Le maire de Toulouse et président de France urbaine, Jean-Luc Moudenc, va proposer à son conseil municipal une aide de 500 000 euros. Le président de la Fédération nationale des élus socialistes et républicains, et maire de Dijon, François Rebsamen, a tenu lui aussi à faire savoir que les élus socialistes devraient proposer que chaque collectivité fasse voter une aide exceptionnelle.
« Gardez vos sous ! »
Un empressement, un élan de solidarité qui expriment l’émotion partagée mais qui soulèvent aussi quelques interrogations, voire des grincements de dents. En témoignent les réactions d’administrés recueillies sur les sites de la presse régionale. Certains soupçonnent les élus de surfer sur l’émotion, et leur générosité, avec l’« argent des contribuables », de ne pas être dénuée d’arrière-pensées électoralistes.

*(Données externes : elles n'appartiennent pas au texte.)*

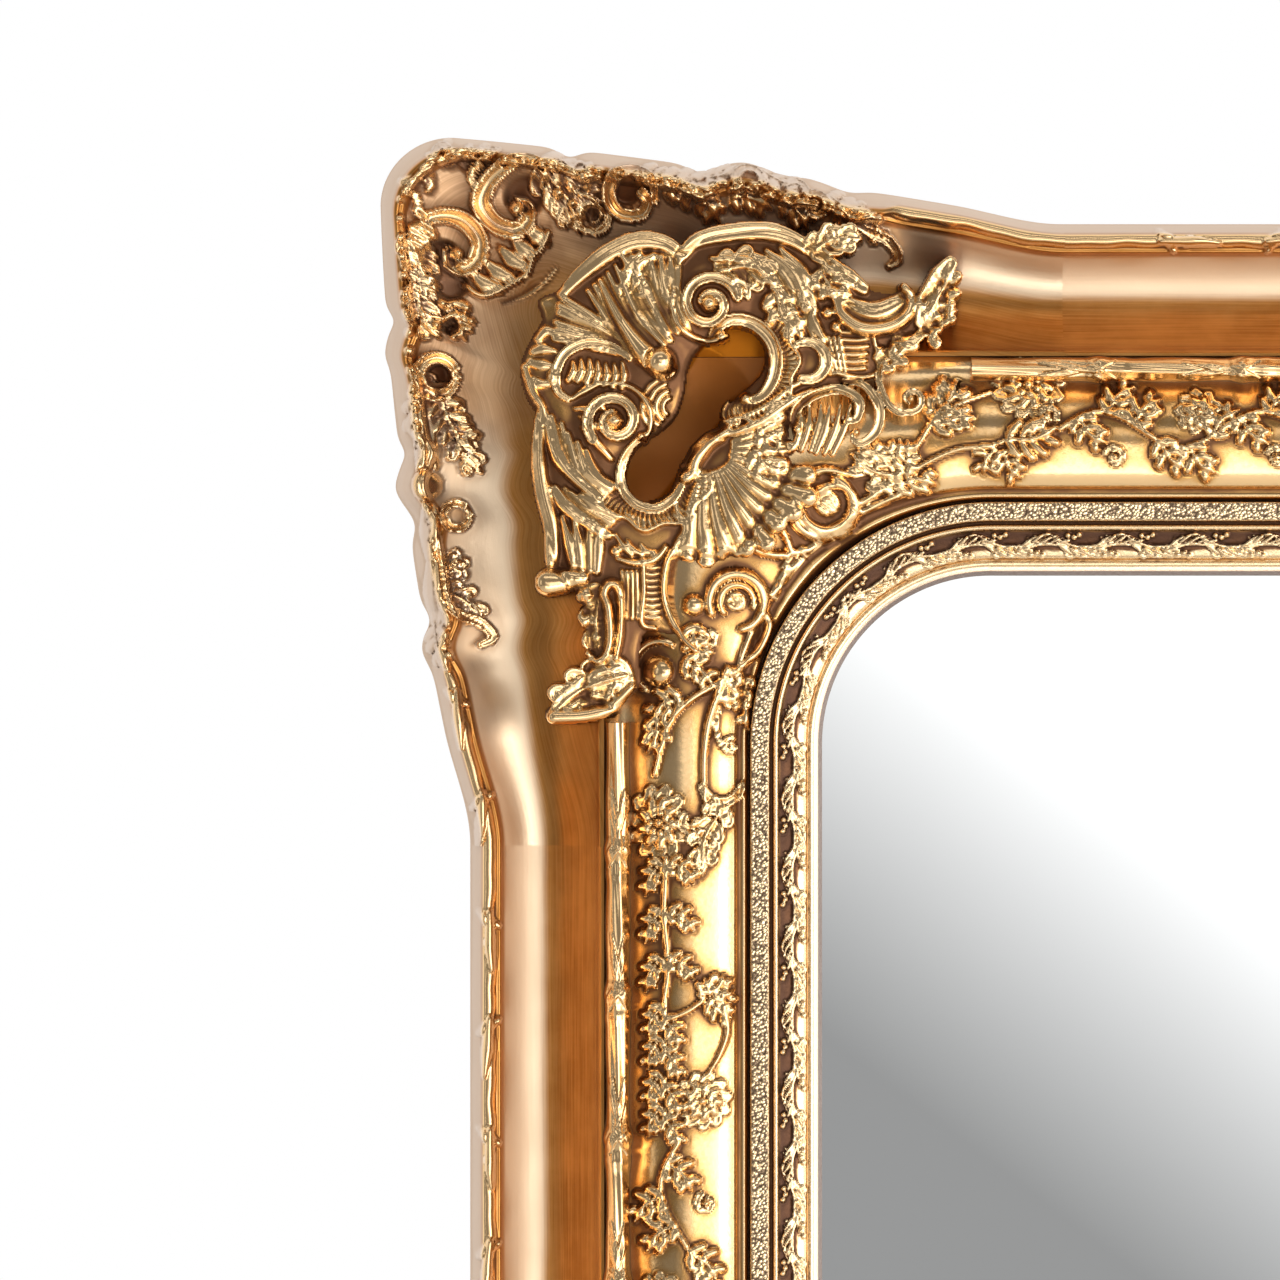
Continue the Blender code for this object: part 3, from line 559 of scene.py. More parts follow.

D’autres s’étonnent de la facilité à débloquer des fonds aussi rapidement alors que les mêmes collectivités ne cessent de faire entendre leurs récriminations sur les contraintes budgétaires qu’elles subissent. Nombreux aussi sont ceux qui se demandent si ces fonds n’auraient pu être employés à satisfaire des besoins locaux.
Dans un entretien à La Dépêche du 17 avril, l’historien spécialiste des religions Odon Vallet lance un appel qui détonne dans ce concert ambiant. « Ce qui est promis à Notre-Dame pourrait venir à manquer pour d’autres causes, estime-t-il. Je dirais aux collectivités territoriales, communes, départements, régions : “Gardez vos sous !” Parce que l’état de certaines églises propriétés des communes est parfois désastreux. » Cela ne devrait cependant pas tarir le flot de générosité qui s’est manifesté de la part des collectivités territoriales.